**Do this**
Give the material again in full, matching it exactly.

**Data shown**
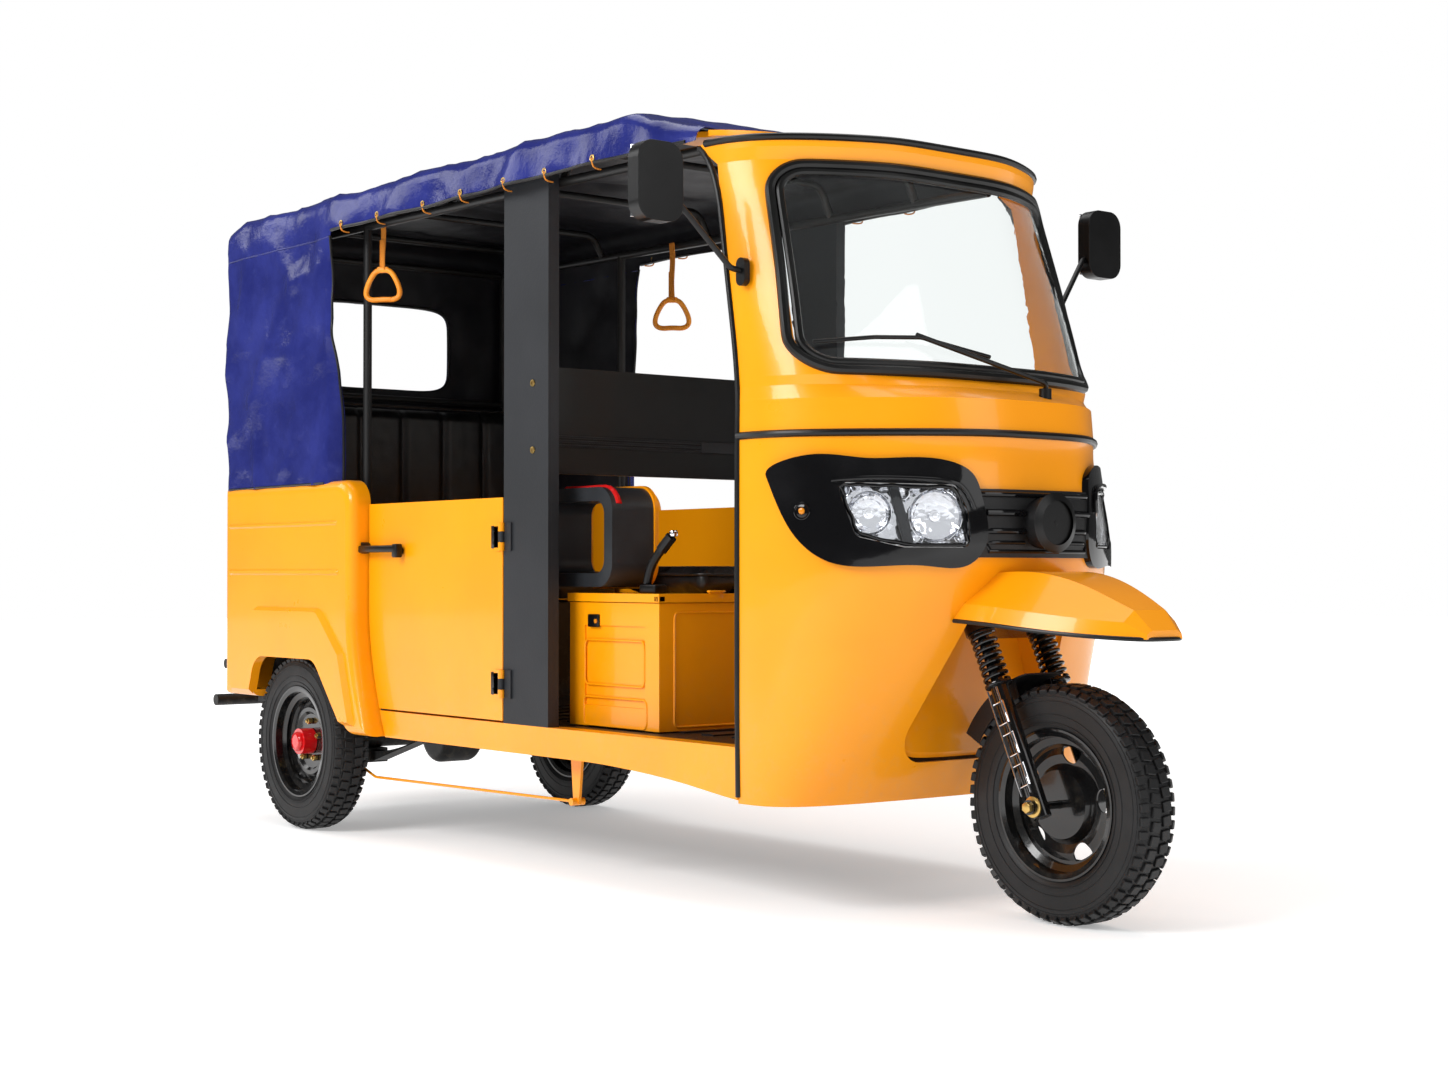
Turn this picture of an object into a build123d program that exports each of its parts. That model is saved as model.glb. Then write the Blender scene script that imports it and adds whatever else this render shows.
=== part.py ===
from build123d import *
import os
from math import cos, radians, sin, tan

os.makedirs("parts", exist_ok=True)

# Frame: X forward, Y to the vehicle's left, Z up, millimetres.  The origin is on the ground
# in the middle of the vehicle's length and width.

# ---------------------------------------------------------------- driving dimensions
AXLE_FRONT_X = 1515.0
AXLE_REAR_X = -1183.0
TYRE_R = 272.5
TYRE_WIDTH = 114.0
RIM_R = 166.0
REAR_WHEEL_Y = 508.0
AXLE_Z = TYRE_R

RAKE = 25.0
STEM_LENGTH = 905.0
FORK_HALF = 98.0

BODY_HALF = 522.0
QUARTER_HALF = 584.0
BODY_REAR_X = -1659.0
FLOOR_Z = 391.0
SILL_Z = 314.0
WAIST_Z = 1002.0
ROOF_Z = 1851.0
CANOPY_TOP_Z = 1968.0
SKIN = 14.0

PILLAR_REAR_X = -50.0
PILLAR_FRONT_X = 166.0
A_PILLAR_X = 960.0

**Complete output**
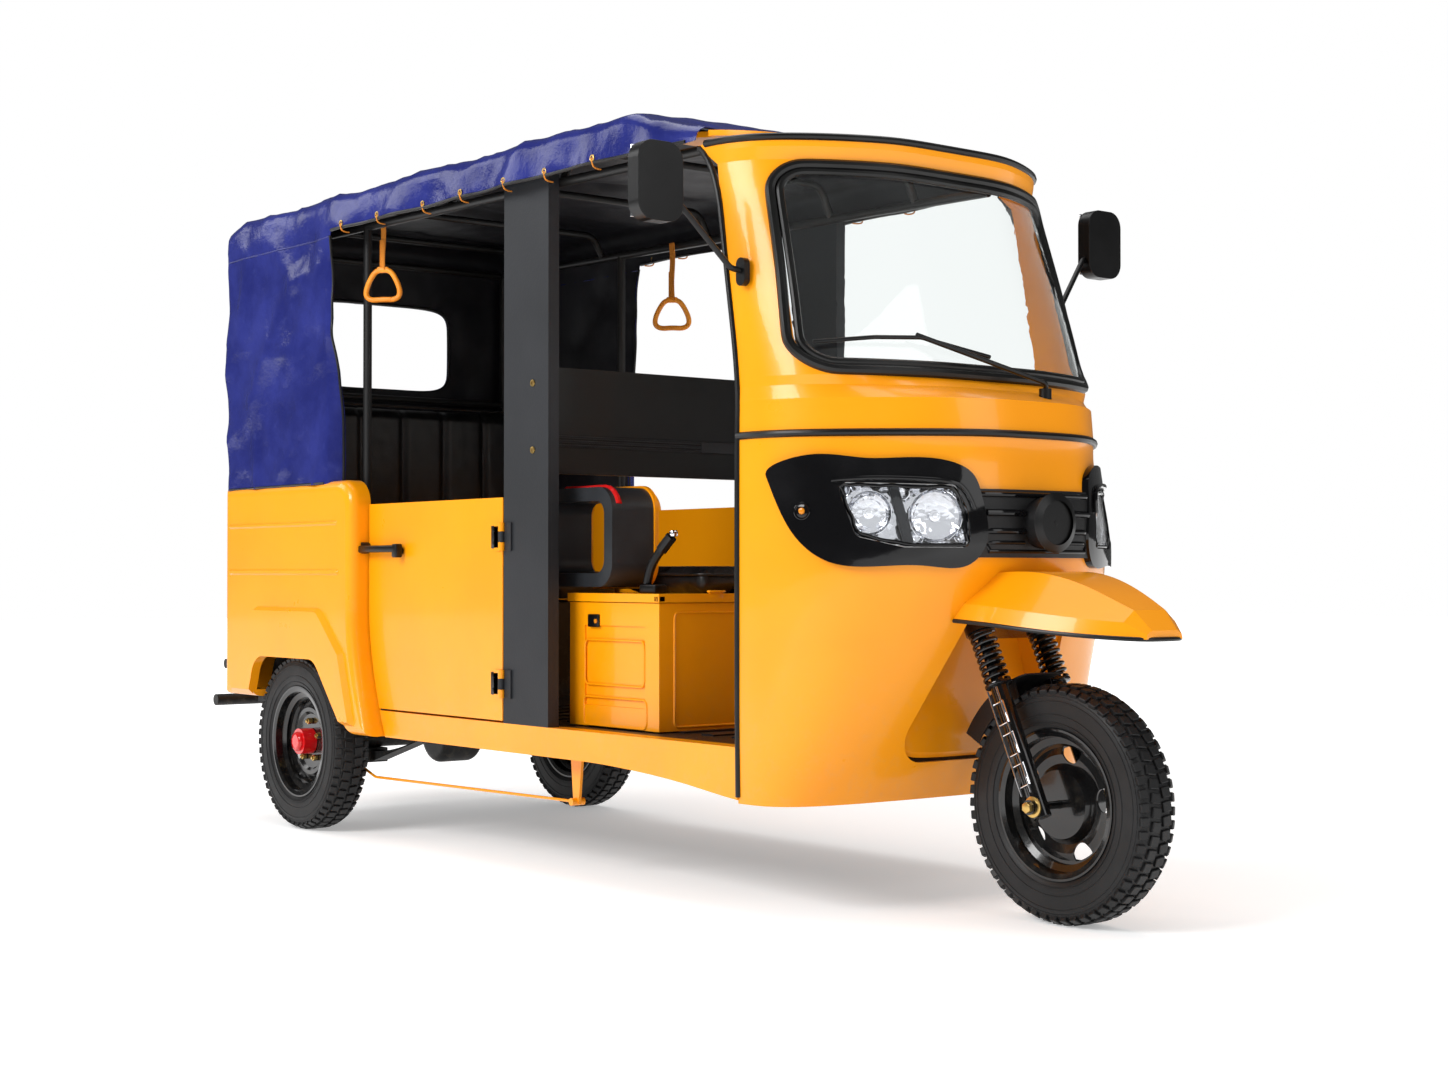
Turn this picture of an object into a build123d program that exports each of its parts. That model is saved as model.glb. Then write the Blender scene script that imports it and adds whatever else this render shows.
=== part.py ===
from build123d import *
import os
from math import cos, radians, sin, tan

os.makedirs("parts", exist_ok=True)

# Frame: X forward, Y to the vehicle's left, Z up, millimetres.  The origin is on the ground
# in the middle of the vehicle's length and width.

# ---------------------------------------------------------------- driving dimensions
AXLE_FRONT_X = 1515.0
AXLE_REAR_X = -1183.0
TYRE_R = 272.5
TYRE_WIDTH = 114.0
RIM_R = 166.0
REAR_WHEEL_Y = 508.0
AXLE_Z = TYRE_R

RAKE = 25.0
STEM_LENGTH = 905.0
FORK_HALF = 98.0

BODY_HALF = 522.0
QUARTER_HALF = 584.0
BODY_REAR_X = -1659.0
FLOOR_Z = 391.0
SILL_Z = 314.0
WAIST_Z = 1002.0
ROOF_Z = 1851.0
CANOPY_TOP_Z = 1968.0
SKIN = 14.0

PILLAR_REAR_X = -50.0
PILLAR_FRONT_X = 166.0
A_PILLAR_X = 960.0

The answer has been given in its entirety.